I think more specifically, wikidata items represent distinct, stable (by rule) concepts that are intended to be reliable. Whereas, wikipedia articles can get renamed, split, merged, etc., in order to maximize their encyclopedic value. So a *:wikipedia tag might represent the wikipedia page about a thing, but it might also represent the wikipedia page about something that includes the thing or just a portion of the thing. Over time, decisions are made about notability and content gets shifted around. This is all subject to human maintenance of course, but conceptually a wikidata QID is a better attribute of an OSM object than a wikipedia page. And, if a QID and wiki page are linked, data consumers can access it via the QID anyways.

3 Likes

Forgive me here @Minh_Nguyen . My understanding of the editability of those wikis is lacking. I was thinking that a brand like “McDonald’s” would be more likely to have a protected page on Wikipedia. Does that concept exist on the wikidata site? In my own (very limited) experience, I have not had permissions issues editing wikidata.
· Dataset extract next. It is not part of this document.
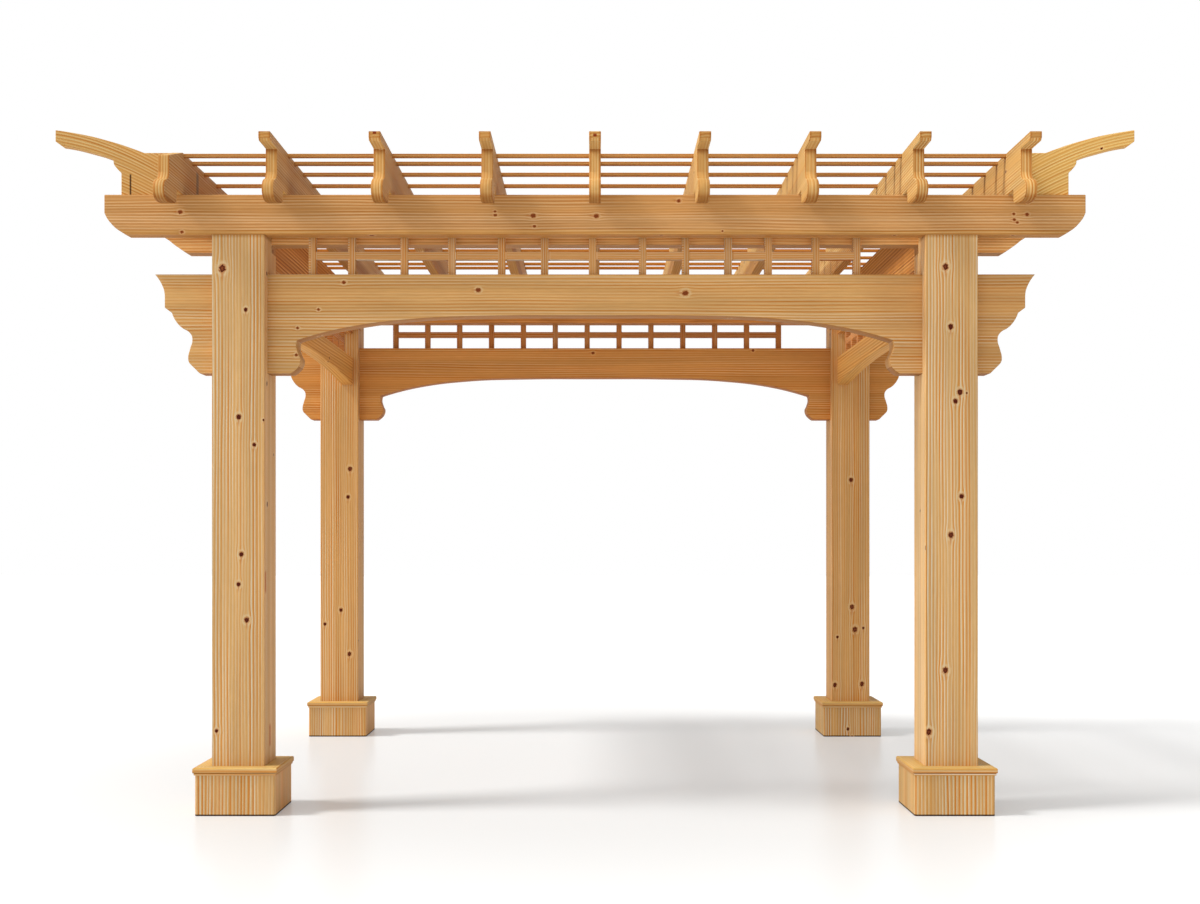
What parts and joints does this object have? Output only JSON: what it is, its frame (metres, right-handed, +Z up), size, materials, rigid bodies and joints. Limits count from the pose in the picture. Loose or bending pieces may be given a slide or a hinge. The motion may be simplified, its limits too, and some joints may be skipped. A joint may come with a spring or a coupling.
{
  "type": "timber pergola",
  "caption": "Free-standing open timber pergola: square posts on boxed feet, arched scrolled beams, paired headers, lattices, shaped rafters, thin roof slats and upswept corner tails.",
  "frame": {"origin": "centre of the footprint, on the ground under the boxed feet", "axes": "+Z up, front towards -Y, +X to the right seen from the front; the rafters run along Y"},
  "size_m": [4.964, 3.633, 3.142],
  "materials": {
    "post_pine": "satin, planed, upright grain",
    "foot_pine": "satin, planed, upright grain",
    "beam_pine": "satin, planed, level grain",
    "lattice_pine": "satin, planed",
    "rafter_pine": "satin, planed, grain along the length",
    "slat_pine": "satin, planed"
  },
  "bodies": {
    "root": {"arched_beam_back": "beam_pine", "arched_beam_front": "beam_pine", "corner_tail_back_left": "rafter_pine", "corner_tail_back_right": "rafter_pine", "corner_tail_front_left": "rafter_pine", "corner_tail_front_right": "rafter_pine", "foot_box_back_left": "foot_pine", "foot_box_back_right": "foot_pine", "foot_box_front_left": "foot_pine", "foot_box_front_right": "foot_pine", "foot_cap_back_left": "foot_pine", "foot_cap_back_right": "foot_pine", "foot_cap_front_left": "foot_pine", "foot_cap_front_right": "foot_pine", "inner_header_back": "beam_pine", "inner_header_front": "beam_pine", "lattice_back": "lattice_pine", "lattice_front": "lattice_pine", "outer_header_back": "beam_pine", "outer_header_front": "beam_pine", "post_back_left": "post_pine", "post_back_right": "post_pine", "post_front_left": "post_pine", "post_front_right": "post_pine", "rafter_1": "rafter_pine", "rafter_2": "rafter_pine", "rafter_3": "rafter_pine", "rafter_4": "rafter_pine", "rafter_5": "rafter_pine", "rafter_6": "rafter_pine", "rafter_7": "rafter_pine", "rafter_8": "rafter_pine", "rafter_9": "rafter_pine", "side_header_left": "beam_pine", "side_header_right": "beam_pine", "side_lattice_left": "lattice_pine", "side_lattice_right": "lattice_pine", "side_rail_left": "beam_pine", "side_rail_right": "beam_pine", "slats_back": "slat_pine", "slats_front": "slat_pine", "slats_middle": "slat_pine"}
  },
  "joints": []
}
Wikidata does have page protection. Items are often protected for the same reasons as Wikipedia articles, but at a smaller scale because Wikidata is more obscure than Wikipedia.

To be clear, the concern isn’t that the Wikipedia article’s contents can be vandalized or changed arbitrarily. Rather, the Wikipedia article’s title can and does change deliberately for reasons that are often irrelevant to OSM, such as the sudden need to disambiguate the article from a non-brand-related article. And in too many cases, the article is a poorer fit for the brand we’re trying to tag in the first place.

6 Likes

just saving time on manual removal from POIs would be useful (if manual removal is done and considered as a good idea)

for record: this edit seems OK as brand is human readable form of this info.

There are some visualisations showing whether streets were named after women/men - some powered by name:etymology tags.

Maybe it is result of people mapping for that?